Вопрос о соотношении понятий кастовой чести и военной доблести в психологии русского офицерства 1800–1810-х гг. решается непросто. Скажем только, что пожалование знаком мальтийского ордена за военные заслуги изначально апеллировало как к «чести», так и к «доблести».
Знак древнейшего европейского Ордена, понятно, мог и не сообщать его носителю подразумевавшихся «рыцарских» качеств. Трудно представить себе ограниченного царского брадобрея Кутайсова «человеком чести», как и простоватого казака М. И. Платова «благородным» кавалером. Но уже сын Кутайсова — генерал-майор А. И. Кутайсов сочетал в своем облике просвещенность (он учился за границей), военную доблесть и самопожертвование. В 28 лет этот блестящий и талантливый офицер погиб на Бородинском поле.
Преемственность в понимании военной службы, чести и патриотизма между первым и вторым поколениями кавалеров Мальтийского ордена достаточно очевидна. «Дети» первых командоров и кавалеров вступали в «военный мир» очень рано — через кадетские корпуса или — в 16–18-летнем возрасте пройдя дорогами наполеоновских войн.
Павловские распоряжения направили военную службу к открытому исканию не карьеры, наград и выгод, а чести — органической составляющей дворянского самосознания. Среди боевых орденов, полученных за доблесть, орден св, Иоанна Иерусалимского, носимый по праву пожалования до середины 1810-х гг., как печать «всемирного рыцарства», не потерялся. Так, среди генералов 1812 года приблизительно каждый четвертый оказывается мальтийским кавалером. Вывод этот построен на изучении 332 портретов Военной галереи Зимнего дворца. Правда, нужно сделать поправку на то, что около 80 боевых генералов так и остались не портретированы, и на то, что не у всех портретированных открыты на изображениях мундиры и орденские колодки. Возможно, не все ордена воспроизводились в точности живописцами. Однако все возможные погрешности будут смещать общий результат как раз в сторону увеличения числа мальтийских кавалеров среди героев 1812 года.
Среди них — П. И. Багратион, М. И. Платов, А. И. Кутайсов, П. Г. Лихачев (умерший во французском плену), Д. В. Голицын (московский военный губернатор), Я. П. Кульнев, героический командир Гродненского гусарского полка, С. Г. Волконский, И. Н. Инзов, М. С. Воронцов и др.
Время портретирования «генералов 1812 года» — 1818–1826 гг., когда ношение мальтийских крестов фактически было под запретом.

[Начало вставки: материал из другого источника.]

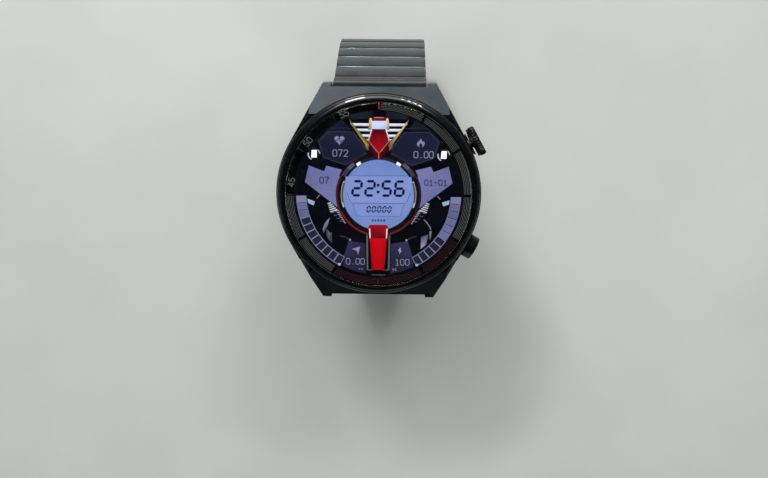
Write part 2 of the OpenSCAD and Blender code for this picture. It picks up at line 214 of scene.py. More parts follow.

Этот парадокс можно объяснить только желанием портретированных или же их родственников воспроизвести те или иные ордена на мундирах.
Одним из первых, кто перестал носить мальтийский крест, был сам Александр I. Изображение креста отсутствует не только на современном созданию «Военной галереи» портрете Дж. Доу (1818 г.), но и на более ранних портретах — до 1812 года — кисти Волкова и Боровиковского.
Ликвидация Мальтийского ордена в России была проведена Александром поэтапно. Первоначально, сложив с себя сан гроссмейстера, он гарантировал ордену свое покровительство, временно сохранив штат высших «оффициалов». [226]Однако уже в 1801 году знаки Ордена были убраны с российского герба, тогда же из Зимнего дворца в дом капитула Ордена (Воронцовский дворец на Садовой) были вывезены орденские регалии. Указом 26 февраля 1810 года общественные суммы Ордена были присоединены к государственной казне, а 20 ноября 1811 года была «капитализирована» рента фамильных командорств, поступавшая в пользу ордена [227]Орденский дом был отчужден.
20 января 1817 года по случаю получения Мальтийского креста по правилам Русского приорства адъютантом гр. Комаровского Лазаревым, последнему было запрещено «носить оный и вообще принимать таковые запрещалось кому бы то ни было… так как приорства российского более не существует». Было сказано, что по смерти ныне живущих командоров, их потомки не наследуют их званий и знаков отличия. [228]Других официальных разъяснений о судьбе Ордена не последовало, но и «de jure» царь не запрещал его существование ни одним из предшествующих актов. Это породило в Европе двойственное мнение насчет того, существует еще в России Орден или же нет.
Вопрос о том, почему для Александра оказался приемлем «рыцарский дух», но не рыцарская организация, уходит своими корнями в изменения политико-дипломатического климата на театре российской внешней политики. Мы не беремся решать его здесь. Однако традиции Павла, склонного к поэтизации службы и военного дела, нисколько не противоречили идеологии нового царствования. И уж конечно, они были живы в русском офицерстве — иначе трудно объяснить многочисленные примеры превращения и сублимации духа «рыцарства», после ликвидации Ордена распространившегося на политическую и общественную деятельность.